* Requirement
Repeat the material below exactly, line for line.

* Recorded data
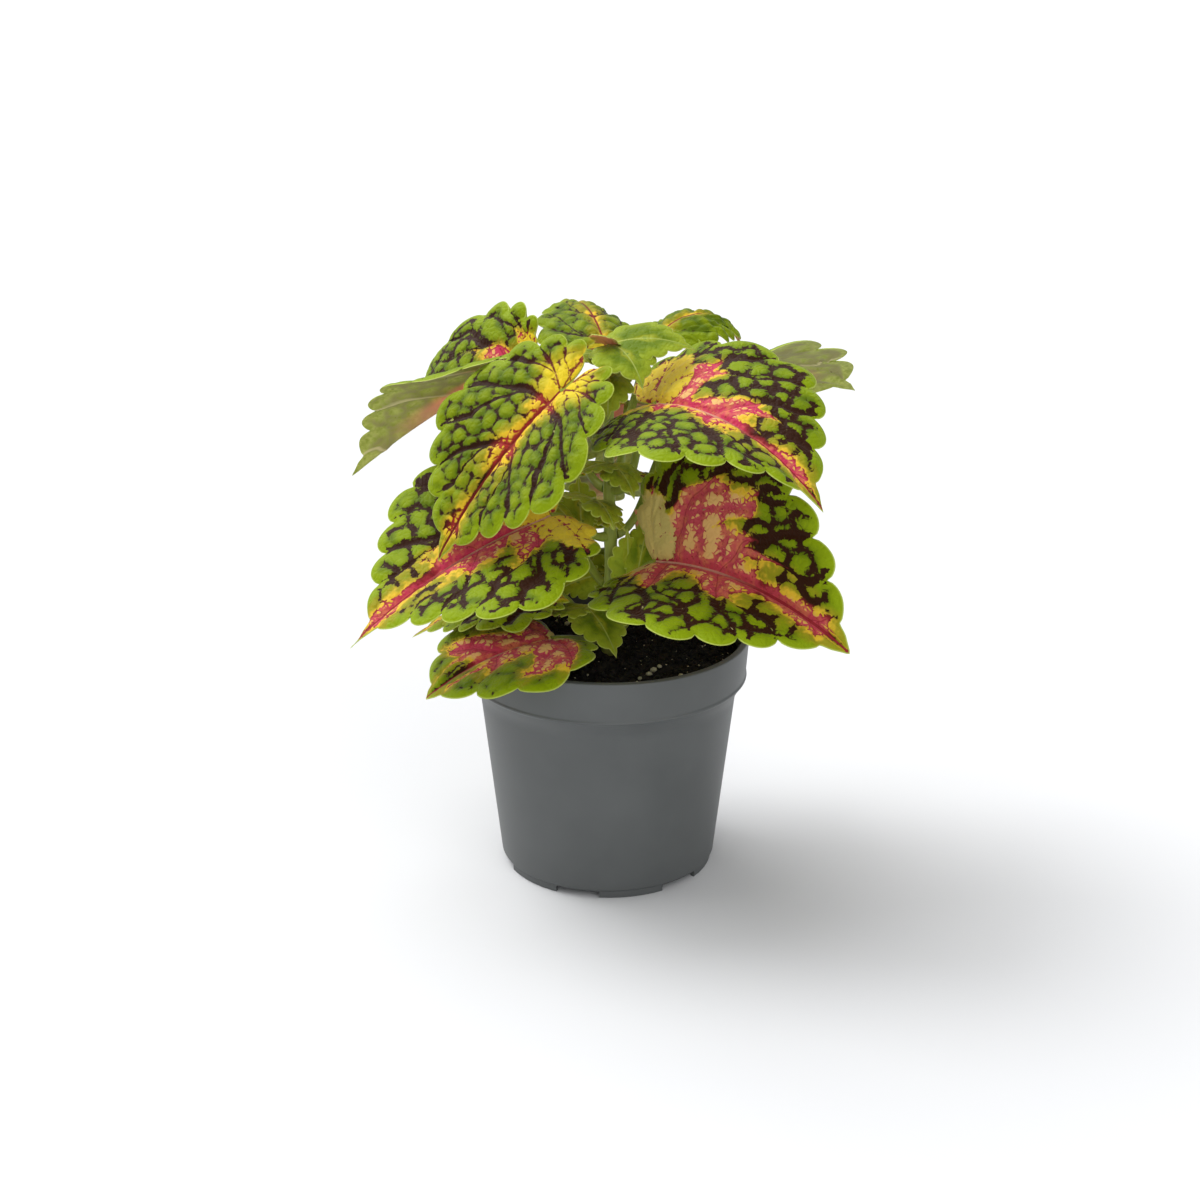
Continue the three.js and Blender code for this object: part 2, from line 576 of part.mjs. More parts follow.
const plant = new THREE.Group();
plant.add(makeStem(), ...LEAVES.map(makeLeaf), ...[TIP, ...SHOOTS].map(makeShoot));

const group = new THREE.Group();
group.add(holder, plant);

export default group;
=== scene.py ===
"""A young coleus in a moulded nursery pot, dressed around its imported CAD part.

Lengths in this file are millimetres and angles are degrees, unless a name says otherwise. Meshes are
turned to metres when they are made. +Z is up, and the origin is the middle of the underside of the pot.
"""

import itertools
import logging
import math
from collections.abc import Callable
from dataclasses import dataclass, field
from enum import Enum, IntEnum

import bpy
import numpy as np
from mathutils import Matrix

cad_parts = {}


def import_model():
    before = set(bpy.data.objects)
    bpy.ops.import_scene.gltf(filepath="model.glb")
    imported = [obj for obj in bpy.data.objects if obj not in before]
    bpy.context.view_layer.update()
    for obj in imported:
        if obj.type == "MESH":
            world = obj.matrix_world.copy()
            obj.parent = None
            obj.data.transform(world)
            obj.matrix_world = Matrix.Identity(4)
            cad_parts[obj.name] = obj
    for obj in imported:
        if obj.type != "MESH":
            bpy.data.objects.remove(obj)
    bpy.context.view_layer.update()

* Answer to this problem
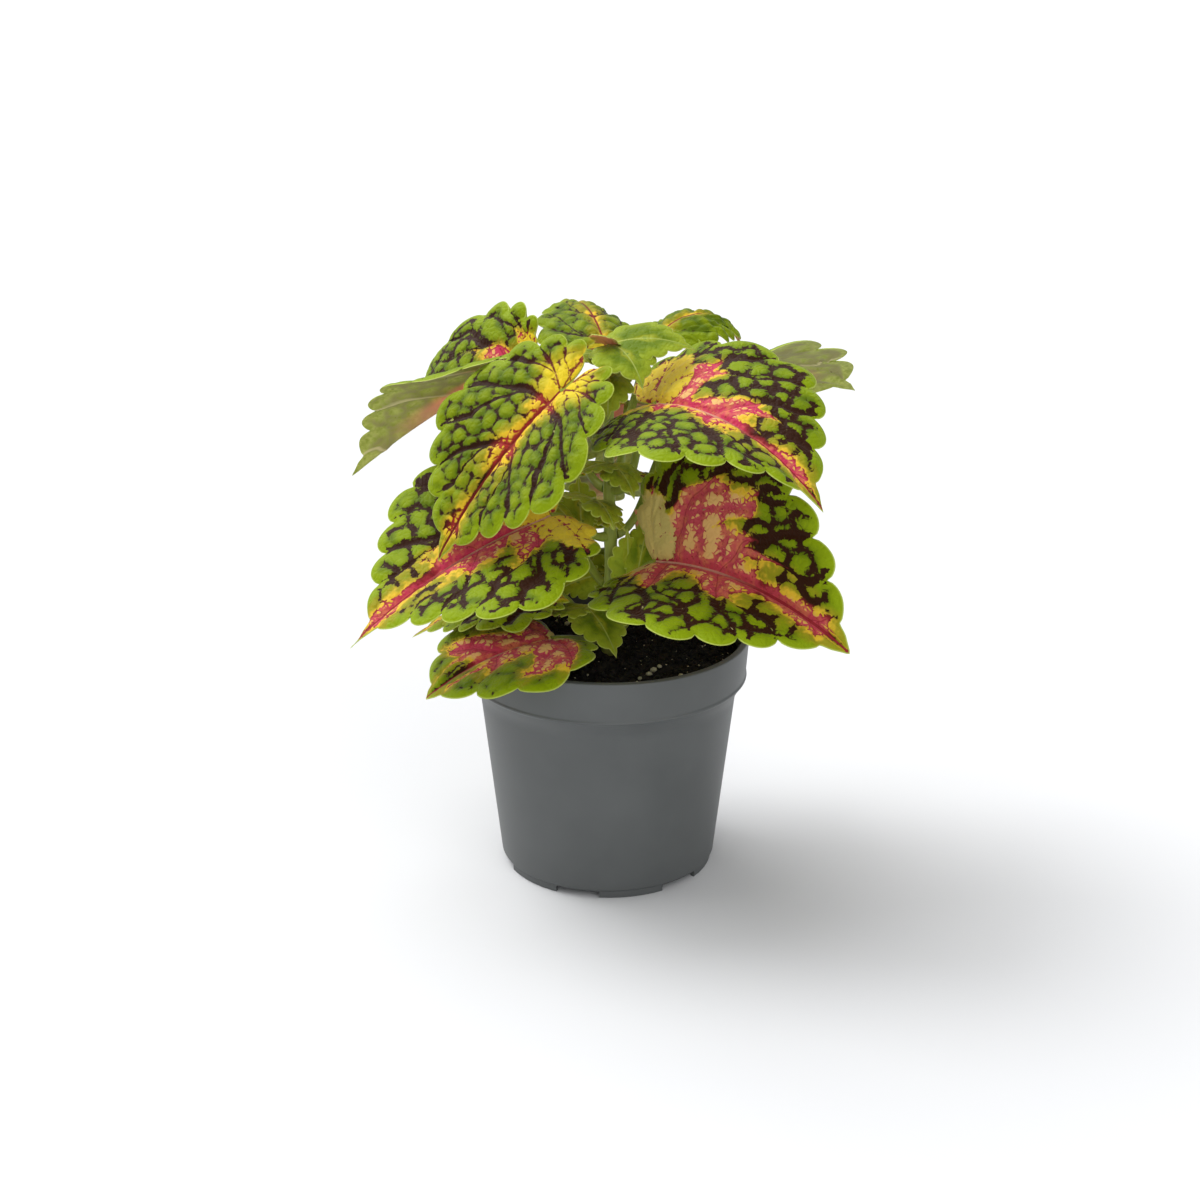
Continue the three.js and Blender code for this object: part 2, from line 576 of part.mjs. More parts follow.
const plant = new THREE.Group();
plant.add(makeStem(), ...LEAVES.map(makeLeaf), ...[TIP, ...SHOOTS].map(makeShoot));

const group = new THREE.Group();
group.add(holder, plant);

export default group;
=== scene.py ===
"""A young coleus in a moulded nursery pot, dressed around its imported CAD part.

Lengths in this file are millimetres and angles are degrees, unless a name says otherwise. Meshes are
turned to metres when they are made. +Z is up, and the origin is the middle of the underside of the pot.
"""

import itertools
import logging
import math
from collections.abc import Callable
from dataclasses import dataclass, field
from enum import Enum, IntEnum

import bpy
import numpy as np
from mathutils import Matrix

cad_parts = {}


def import_model():
    before = set(bpy.data.objects)
    bpy.ops.import_scene.gltf(filepath="model.glb")
    imported = [obj for obj in bpy.data.objects if obj not in before]
    bpy.context.view_layer.update()
    for obj in imported:
        if obj.type == "MESH":
            world = obj.matrix_world.copy()
            obj.parent = None
            obj.data.transform(world)
            obj.matrix_world = Matrix.Identity(4)
            cad_parts[obj.name] = obj
    for obj in imported:
        if obj.type != "MESH":
            bpy.data.objects.remove(obj)
    bpy.context.view_layer.update()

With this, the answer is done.